Policies under Biden
Foreign policy: some things will change, but not the position with China

With Biden in the White House, the US will seek to reconnect with various multilateral agencies following the disagreements and withdrawals that occurred during the Trump administration. Indeed, Biden has promised to request for the US to be reinstated in the Paris Climate Agreement on his first day in office, and it will surely not be long before we see the US once again forming part of the World Health Organization, from which it withdrew a few months ago. Yet one of the great unknowns that Biden’s presidency will have to resolve is the extent to which the Trump era has marked a turning point in the US’ capacity to lead proposals in the field of multilateral cooperation.

Biden’s victory has also led to talk of a rapprochement with Europe. After all, the alliances forged between the two regions and other Asian countries led to the «international liberal order», which protected common interests and values for decades. On this occasion, the more-than-likely transatlantic rapprochement will have a lot to do with the US’ need to seek allies in its efforts to curb the rise of China, especially in the technological sphere.5 Nevertheless, although trade and investment relations between the US and the EU remain the closest in the world,6 Europe could find that it is highly constrained, given that the Old Continent faces the next industrial revolution without major technological champions and a high degree of dependence on Chinese technology.

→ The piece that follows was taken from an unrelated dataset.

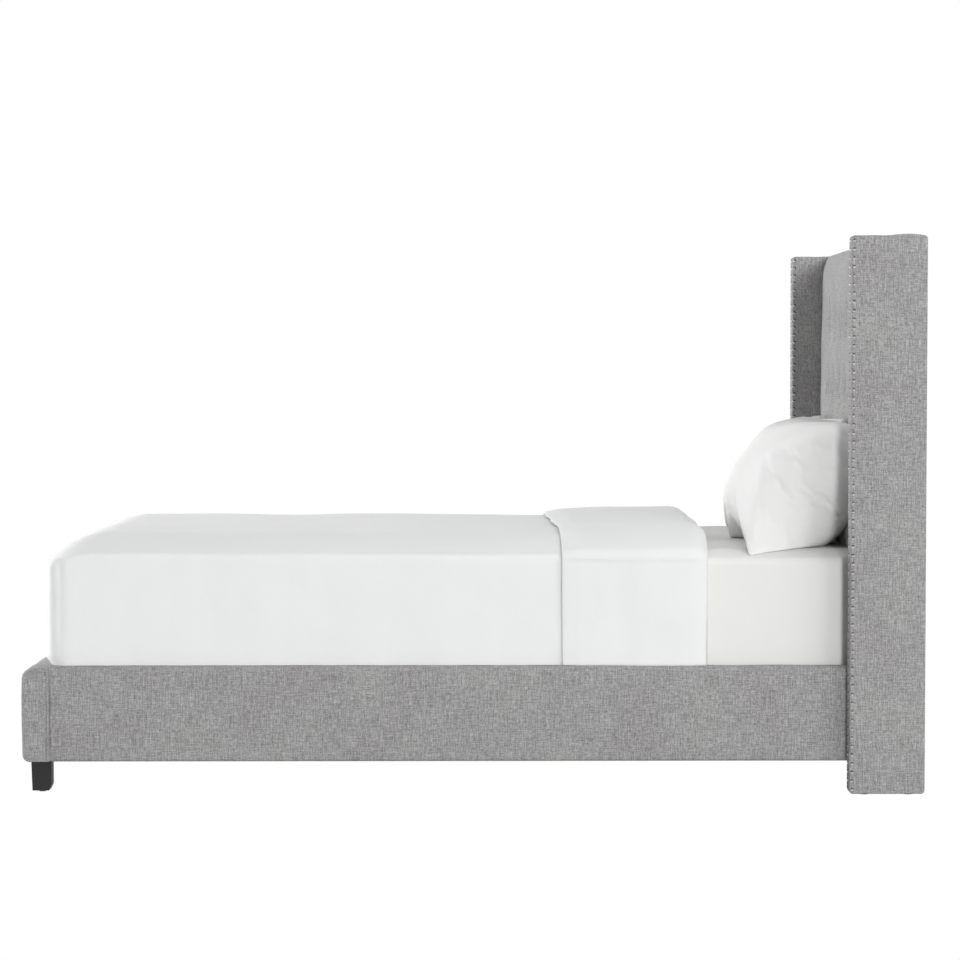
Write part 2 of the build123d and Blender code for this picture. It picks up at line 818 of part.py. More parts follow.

The US-China decoupling process will be an area of continuity under the Biden administration. One only has to look at the «Buy American» slogan proclaimed during the Democratic presidential campaign for evidence of this. However, the way in which the rivalry with China is approached will probably be different under Biden’s mandate. For instance, the new administration is more likely to seek strategic alliances to force change in China. Biden may also try to open new diplomatic avenues with the Asian giant in the fight against threats that are clearly global in nature, such as climate change.

Ultimately, in 2021 US policies will focus on domestic needs, at a time when the COVID-19 crisis is having a serious impact on the economy (that is, a fiscal package and infrastructure spending). As for foreign policy, a reconnection with multilateral cooperation agencies and a rapprochement with Europe can be expected, while the dispute with China will continue (but undoubtedly with a more diplomatic approach).

  • 5. See the Focus «The US-China technology conflict: an initial insight» in the MR11/2020.
  • 6. The EU remains the US’ main trading partner (even without the United Kingdom), and it is also the region with which it maintains the closest relations in terms of foreign direct investment.